The Supreme Court’s Jewish Gentile https://mosaicmagazine.com/picks/history-ideas/2016/02/the-supreme-courts-jewish-gentile/

February 16, 2016 | Nathan Lewin
About the author:

“‘When there was no Jewish justice on the Supreme Court,’ Antonin Scalia told me, ‘I considered myself the Jewish justice.’” Thus opens Nathan Lewin’s remembrance of his lifelong friend and sometime legal sparring partner, who died this past Saturday.
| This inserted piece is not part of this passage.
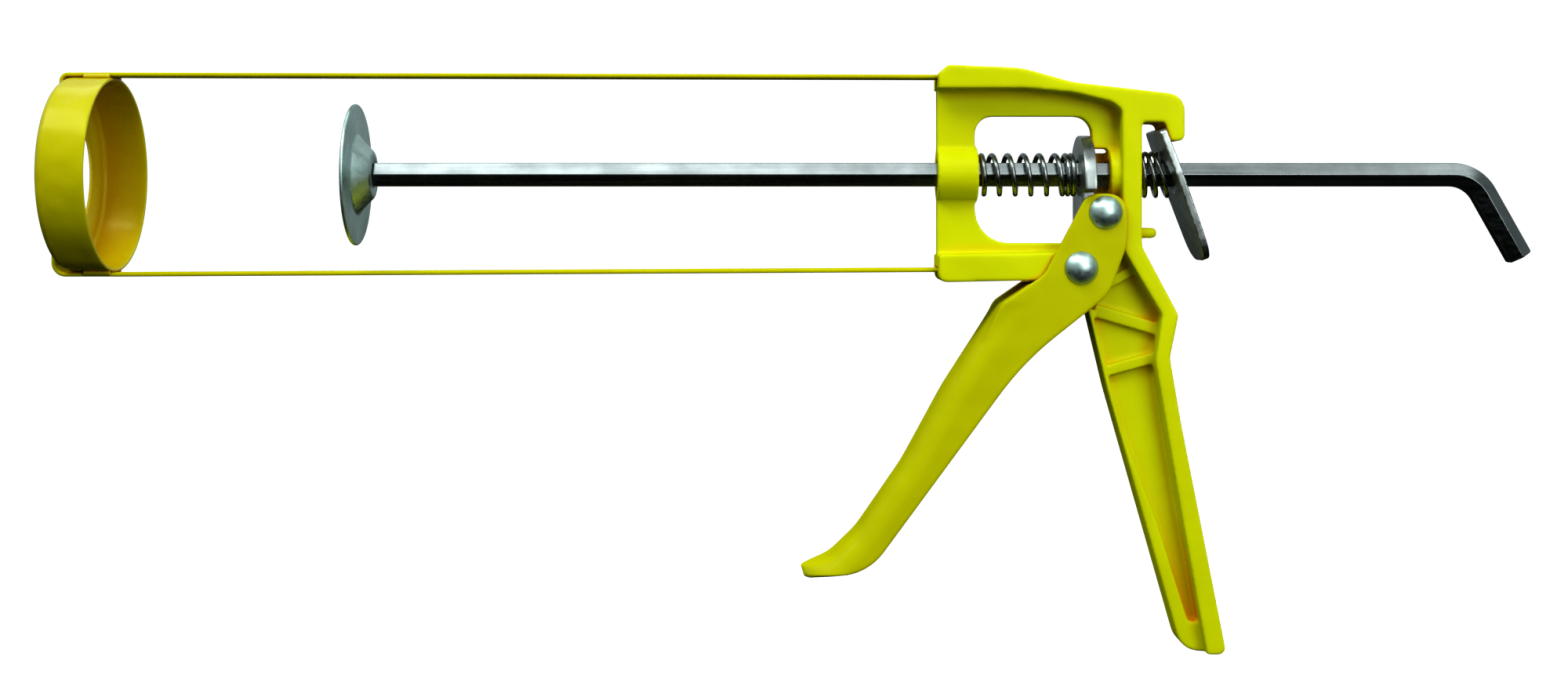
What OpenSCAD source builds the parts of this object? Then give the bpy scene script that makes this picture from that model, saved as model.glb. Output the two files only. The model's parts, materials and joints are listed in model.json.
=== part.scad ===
// Skeleton caulking gun for a 50 mm cartridge.
// Origin: centre of the cartridge cup's bore. +X runs back along the push rod, +Z is up.
// The side outlines are drawn as (x, z, corner radius) and extruded along Y.

/* [Cartridge cup] */
// Inside diameter of the cup that takes the cartridge's front end
cup_bore_d = 50.2; // [44:0.1:61]
// Wall of the cup and of its front flange
cup_wall = 1; // [0.8:0.1:2]
// Length of the cup behind its front flange
cup_depth = 12; // [8:0.1:16]
// Hole in the cup's front flange, for the nozzle
cup_hole_d = 31.6; // [24:0.1:38]

/* [Cradle strips] */
// Distance from the origin to the frame's front face
cradle_length = 227.6; // [190:0.1:280]
// Width of a strip
strip_w = 8; // [5:0.1:10]
// Thickness of a strip
strip_t = 1.1; // [0.8:0.1:1.4]
// How far a strip's end turns in over the cup's front flange
strip_hook = 9; // [4:0.1:10]
// How far the top strip closes in towards the rod by the time it reaches the frame
strip_taper_top = 0.6; // [0:0.1:1.5]
// How far the bottom strip closes in towards the rod
strip_taper_bottom = 1.3; // [0:0.1:1.5]
// Depth of the pockets that hold the strips in the frame
strip_seat = 14; // [8:0.1:18]

/* [Push rod and disc] */
// Hexagonal rod across its flats
rod_af = 6.35; // [5:0.05:7]
// Distance from the origin to the back of the disc at rest
disc_x = 72.4; // [60:0.1:90]
// Straight part of the rod behind the disc
rod_length = 288.8; // [280:0.1:360]
// Inside radius of the rod's bend
rod_bend_r = 7; // [5:0.1:10]
// Angle of the rod's bend
rod_bend_angle = 60.6; // [45:0.1:90]
// Straight tail after the bend
rod_tail = 19.5; // [10:0.1:30]
// Diameter of the thrust disc
disc_d = 38; // [32:0.1:46]
// Sheet that the disc is pressed from
disc_t = 1; // [0.8:0.1:1.5]
// Diameter of the disc's pressed boss at its foot
disc_boss_d = 21; // [18:0.1:26]
// Height of the disc's boss
disc_boss_h = 4.3; // [3:0.1:6]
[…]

Not the least striking quality of the great Catholic jurist, Lewin remarks, was his “admiration for Jews and Jewish learning”—a fact that “explains the frequent references in his opinions to the Talmud and other Jewish sources, and the significant number of Orthodox Jewish law clerks he hired.” Lewin concludes:

There is universal agreement that Nino Scalia was brilliant, amazingly articulate, and a real mensch. There is strong disagreement, however, over the side he chose in ideological battles. Scalia is, of course, an Italian name. If one writes it with Hebrew letters, there are two possible—albeit squarely contradictory—ways of writing Scalia. One is to use the letters sin, kaf, lamed, which are also the root of sekhel: Hebrew for “wisdom.” The other is to use the Hebrew letters samekh, kuf, lamed, which are the root sakol, meaning “to stone.”

Some praised Nino’s wisdom; others were ready to stone him. But all must concur that he was a great man, that the United States he loved is greatly diminished by his loss, and that he greatly revered Jews and Jewish tradition.